訴外平松慎一、平松広獅両名は下庄地区の情勢から訴外平野茂武の出馬を乞うのほかなきものとし、同人を庄村村議会の議員候補者に推せんしようと決し、昭和三十年四月二十二日右平野方に行き同人にその交渉をしたが同人から諾否の確答なく従て承諾書をも得られなかつた。しかし右両名は同村役場に赴き同村選挙管理委員会係書記訴外三宅尚から推せん届出書の様式を見せてもらい、翌二十三日右村役場で甲第一号証の一の推せん届書一枚を書き、午前十一時頃提出した。もつとも届出書の添附書類欄には様式通りに一、候補者の承諾書、一、選挙人名簿登録証明書、一、供託証明書、一、所属政党(政治団体)証明書と書いたが、これらの書類は一も添附しなかつた。このうち選挙人名簿登録証明書は村選挙管理委員会で作成し添附してくれる慣例となつていたが、候補者の承諾書のないことについては右届出書を受取つた犬飼書記は係書記の前記三宅尚に渡すためにただ預つた程度であるからこれに気付かず、係の三宅書記も当日施行の県会議員選挙事務に忙殺されていたので同夜役場に帰り其の内容を調べないで其のまま受理の手続をした後同役場前の掲示板に村議会議員候補者として平野茂武の氏名を掲示した。ところが、同月二十五日右推せん者両名から平野茂武名義で候補者辞退届出書が提出され、更に他の選挙人から右平野茂武を同村村長の候補者としての推せん届出があつたのでいずれもこれを受理した上直に県選挙管理委員会事務局倉敷支局に報告したところ同支局から重複立候補ではないかと注意がありその指示によつて平野に村長候補者として選挙運動を一時中止する様命じたところ、同人から村議会議員選挙の候補者承諾書は提出していないのに何故重複立候補となるかと電話で問合があつたので三宅書記は本件推せん届出書を調べた結果、始めて候補者の承諾書が添附されていないことがわかつた。なお右推せん者平松慎一等は本件推せん届出後も平野茂武にこの届出について何等報告もしないし、了解をも得なかつたのである。

従つて、原告主張の承諾書は最初から本件推せん届出書に添附されていないのであるから右承諾書の存在を前提とする原告の主張は理由なきものといわねばならぬ。

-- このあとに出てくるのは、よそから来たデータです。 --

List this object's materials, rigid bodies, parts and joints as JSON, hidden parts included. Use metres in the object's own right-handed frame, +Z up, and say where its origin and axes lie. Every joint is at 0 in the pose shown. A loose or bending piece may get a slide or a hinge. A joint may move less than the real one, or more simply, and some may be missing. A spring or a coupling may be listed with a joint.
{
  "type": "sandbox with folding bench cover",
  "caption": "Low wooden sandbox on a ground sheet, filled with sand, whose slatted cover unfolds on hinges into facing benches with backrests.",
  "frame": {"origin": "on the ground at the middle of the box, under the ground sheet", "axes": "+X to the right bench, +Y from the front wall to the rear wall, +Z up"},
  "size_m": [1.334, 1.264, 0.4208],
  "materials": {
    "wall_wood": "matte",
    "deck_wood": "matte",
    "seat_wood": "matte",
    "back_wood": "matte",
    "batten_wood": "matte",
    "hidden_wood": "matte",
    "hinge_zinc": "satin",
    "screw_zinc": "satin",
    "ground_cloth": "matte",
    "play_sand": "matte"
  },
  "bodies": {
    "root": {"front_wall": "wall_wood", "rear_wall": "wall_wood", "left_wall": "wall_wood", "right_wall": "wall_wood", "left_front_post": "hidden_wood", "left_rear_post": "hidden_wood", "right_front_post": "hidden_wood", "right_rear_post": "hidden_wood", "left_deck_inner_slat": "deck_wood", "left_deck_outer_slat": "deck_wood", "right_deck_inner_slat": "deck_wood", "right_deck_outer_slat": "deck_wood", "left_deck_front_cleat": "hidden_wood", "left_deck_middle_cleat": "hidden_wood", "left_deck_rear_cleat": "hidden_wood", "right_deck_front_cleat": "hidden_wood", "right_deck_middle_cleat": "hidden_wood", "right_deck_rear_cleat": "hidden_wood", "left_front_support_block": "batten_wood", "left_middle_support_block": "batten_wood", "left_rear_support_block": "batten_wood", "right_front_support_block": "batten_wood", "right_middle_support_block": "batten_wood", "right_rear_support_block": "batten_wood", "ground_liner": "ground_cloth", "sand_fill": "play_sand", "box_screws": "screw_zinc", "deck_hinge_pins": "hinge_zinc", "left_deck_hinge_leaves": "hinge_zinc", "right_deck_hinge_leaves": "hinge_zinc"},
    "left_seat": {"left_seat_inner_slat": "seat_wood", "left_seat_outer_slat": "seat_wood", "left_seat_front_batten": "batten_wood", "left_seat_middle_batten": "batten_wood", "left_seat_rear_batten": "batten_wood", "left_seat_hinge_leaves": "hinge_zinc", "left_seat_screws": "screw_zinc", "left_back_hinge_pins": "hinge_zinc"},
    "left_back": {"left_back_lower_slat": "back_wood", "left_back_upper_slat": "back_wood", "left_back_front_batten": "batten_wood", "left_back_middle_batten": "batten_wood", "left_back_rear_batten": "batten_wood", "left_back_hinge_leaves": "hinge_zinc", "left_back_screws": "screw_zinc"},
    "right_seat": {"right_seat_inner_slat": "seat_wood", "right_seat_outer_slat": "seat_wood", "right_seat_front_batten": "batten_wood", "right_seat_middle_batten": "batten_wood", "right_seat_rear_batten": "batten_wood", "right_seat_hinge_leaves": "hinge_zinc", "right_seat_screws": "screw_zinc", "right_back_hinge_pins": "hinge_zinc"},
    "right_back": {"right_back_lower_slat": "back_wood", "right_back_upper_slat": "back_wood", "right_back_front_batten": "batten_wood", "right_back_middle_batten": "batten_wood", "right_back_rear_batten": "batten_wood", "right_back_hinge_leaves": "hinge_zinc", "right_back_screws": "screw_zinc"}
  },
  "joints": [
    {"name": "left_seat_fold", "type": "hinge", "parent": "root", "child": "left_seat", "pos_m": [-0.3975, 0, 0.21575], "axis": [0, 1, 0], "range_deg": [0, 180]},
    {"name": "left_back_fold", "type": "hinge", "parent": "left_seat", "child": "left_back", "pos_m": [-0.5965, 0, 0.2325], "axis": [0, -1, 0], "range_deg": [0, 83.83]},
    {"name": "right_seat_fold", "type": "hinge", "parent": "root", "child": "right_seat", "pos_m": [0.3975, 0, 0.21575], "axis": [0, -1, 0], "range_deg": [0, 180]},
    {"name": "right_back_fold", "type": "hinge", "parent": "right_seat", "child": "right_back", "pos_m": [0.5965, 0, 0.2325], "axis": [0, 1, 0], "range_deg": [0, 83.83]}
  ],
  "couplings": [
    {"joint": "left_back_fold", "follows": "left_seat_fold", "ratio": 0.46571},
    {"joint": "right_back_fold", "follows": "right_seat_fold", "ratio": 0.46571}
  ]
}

次に原告は候補者が承諾さえしておればたとえその承諾書がなくても、その候補者の推せん届出は有効であると主張するけれども、右届出書には候補者の承諾書を添附しなければならないことは公職選挙法施行令第八十八条第二項によつて明らかであつて、これは訓示規定と解すべきではない。けだし右承諾のあつたことを客観的に明確にしておくことは後日の紛争を避け選挙の運営を円滑且確実にするために必要であるからである。同法施行規則第十一条で第十八号様式によりその形式まで定めているのもこの趣旨にほかならない。従て、たとえ、推せんされるものが候補者となることを承諾してもその承諾書を添附しない限りその推せん届出書は右規定に違反した無効のものと解するのを相当とするから右主張も採用できない。

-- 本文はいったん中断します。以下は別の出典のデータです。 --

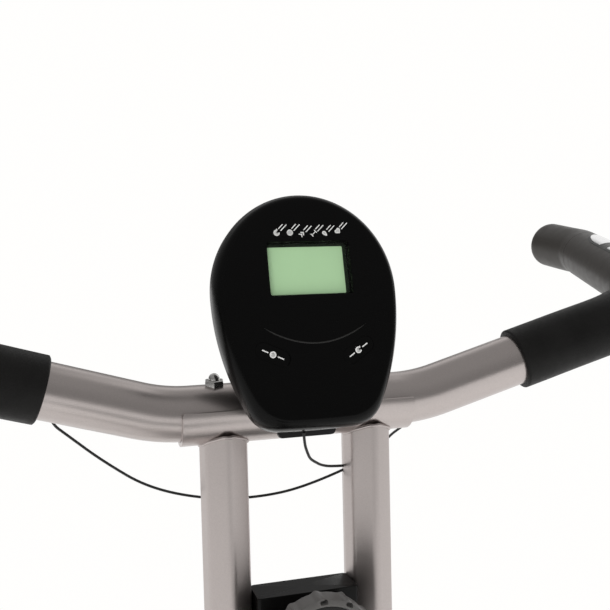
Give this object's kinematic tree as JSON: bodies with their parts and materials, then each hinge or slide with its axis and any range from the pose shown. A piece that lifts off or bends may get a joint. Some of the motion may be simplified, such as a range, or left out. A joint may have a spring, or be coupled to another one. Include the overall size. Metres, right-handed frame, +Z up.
{
  "type": "exercise bike",
  "caption": "Upright air-resistance exercise bike: bladed fan wheel between twin posts, fixed horn bar with a console, chain drive and a height-adjustable saddle.",
  "frame": {"origin": "on the floor, in the middle of the base", "axes": "+Y towards the front of the bike, +Z up, +X to the rider's right"},
  "size_m": [0.64, 0.96, 1.2532],
  "materials": {
    "silver_paint": "satin",
    "black_steel": "satin",
    "bright_steel": "satin",
    "chrome": "polished",
    "foam": "matte",
    "rubber_black": "matte",
    "console_plastic": "satin",
    "black_plastic": "satin",
    "grey_plastic": "satin",
    "lens": "gloss",
    "lcd": "matte",
    "board": "satin",
    "vinyl": "matte",
    "fan_paint": "satin"
  },
  "bodies": {
    "frame": {"base_spine": "silver_paint", "front_stabiliser": "silver_paint", "rear_stabiliser": "silver_paint", "front_end_caps": "black_plastic", "rear_end_caps": "black_plastic", "base_bolts": "bright_steel", "left_post": "silver_paint", "right_post": "silver_paint", "post_foot": "silver_paint", "bar_cradle": "silver_paint", "handlebar": "silver_paint", "foam_grips": "foam", "horn_sleeves": "foam", "pulse_housings": "black_plastic", "pulse_plates": "chrome", "bar_bolts": "bright_steel", "console_bracket": "black_steel", "console_front_shell": "console_plastic", "console_rear_shell": "black_plastic", "console_lens": "lens", "display": "lcd", "console_board": "board", "battery_door": "black_plastic", "tension_box": "black_plastic", "tension_cable": "rubber_black", "brake_caliper": "black_steel", "brake_pads": "rubber_black", "axle_brackets": "silver_paint", "ball_bearings": "bright_steel", "left_guard": "black_steel", "right_guard": "black_steel", "bottom_bracket": "silver_paint", "chain_case": "black_plastic", "drive_chain": "bright_steel", "seat_tube": "silver_paint", "seat_sleeve": "black_plastic", "console_wire": "rubber_black", "left_pulse_wire": "rubber_black", "right_pulse_wire": "rubber_black"},
    "fan": {"fan_wheel": "fan_paint", "fan_blades": "fan_paint", "wheel_axle": "bright_steel", "fan_sprocket": "bright_steel"},
    "cranks": {"crank_axle": "bright_steel", "left_crank": "black_steel", "right_crank": "black_steel", "chainring": "bright_steel"},
    "left_pedal_body": {"left_pedal": "black_plastic"},
    "right_pedal_body": {"right_pedal": "black_plastic"},
    "knob": {"tension_knob": "grey_plastic", "tension_spindle": "bright_steel"},
    "seat": {"seat_post": "chrome", "saddle_clamp": "black_steel", "saddle_shell": "black_plastic", "saddle_cushion": "vinyl"},
    "seat_lock": {"lock_knob": "black_plastic"},
    "mode_key": {"mode_button": "console_plastic"},
    "reset_key": {"reset_button": "console_plastic"},
    "left_roller_body": {"left_roller": "rubber_black"},
    "right_roller_body": {"right_roller": "rubber_black"}
  },
  "joints": [
    {"name": "fan_spin", "type": "hinge", "parent": "frame", "child": "fan", "pos_m": [0, 0.1845, 0.35], "axis": [1, 0, 0], "continuous": true},
    {"name": "crank_spin", "type": "hinge", "parent": "frame", "child": "cranks", "pos_m": [0, -0.13, 0.3], "axis": [1, 0, 0], "continuous": true},
    {"name": "left_pedal_spin", "type": "hinge", "parent": "cranks", "child": "left_pedal_body", "pos_m": [0, -0.295, 0.3], "axis": [1, 0, 0], "continuous": true},
    {"name": "right_pedal_spin", "type": "hinge", "parent": "cranks", "child": "right_pedal_body", "pos_m": [0, 0.035, 0.3], "axis": [1, 0, 0], "continuous": true},
    {"name": "tension_turn", "type": "hinge", "parent": "frame", "child": "knob", "pos_m": [0, 0.21947, 1.00542], "axis": [0, -0.9965, 0.0837], "range_deg": [0, 300]},
    {"name": "seat_height", "type": "slide", "parent": "frame", "child": "seat", "axis": [0, -0.2079, 0.9781], "range_m": [-0.1, 0.08]},
    {"name": "seat_lock_turn", "type": "hinge", "parent": "frame", "child": "seat_lock", "pos_m": [0, -0.27922, 0.51174], "axis": [0, 0.9781, 0.2079], "range_deg": [0, 360]},
    {"name": "mode_press", "type": "slide", "parent": "frame", "child": "mode_key", "axis": [0, 0.9461, -0.3239], "range_m": [0, 0.0008], "stiffness_N_per_m": 600, "springref_m": -0.0006},
    {"name": "reset_press", "type": "slide", "parent": "frame", "child": "reset_key", "axis": [0, 0.9461, -0.3239], "range_m": [0, 0.0008], "stiffness_N_per_m": 600, "springref_m": -0.0006},
    {"name": "left_roller_spin", "type": "hinge", "parent": "frame", "child": "left_roller_body", "pos_m": [0, 0.451, 0.0205], "axis": [1, 0, 0], "continuous": true},
    {"name": "right_roller_spin", "type": "hinge", "parent": "frame", "child": "right_roller_body", "pos_m": [0, 0.451, 0.0205], "axis": [1, 0, 0], "continuous": true}
  ],
  "couplings": [
    {"joint": "crank_spin", "follows": "fan_spin", "ratio": 0.33333}
  ]
}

そうすると、本件推せん届出は法定の要件を欠ぐ無効なものといわなければならない。従て、右平野茂武が其の後に他の選挙人から村長候補者として推せん届出されても何等重複立候補とはならないし、其の当選も亦有効である。

よつて、右と同趣旨によつて原告の訴願を棄却した被告の裁決は相当であるから、原告の本訴請求は失当として棄却すべきものとし、訴訟費用の負担について民事訴訟法第八十九条を適用して主文のとおり判決する。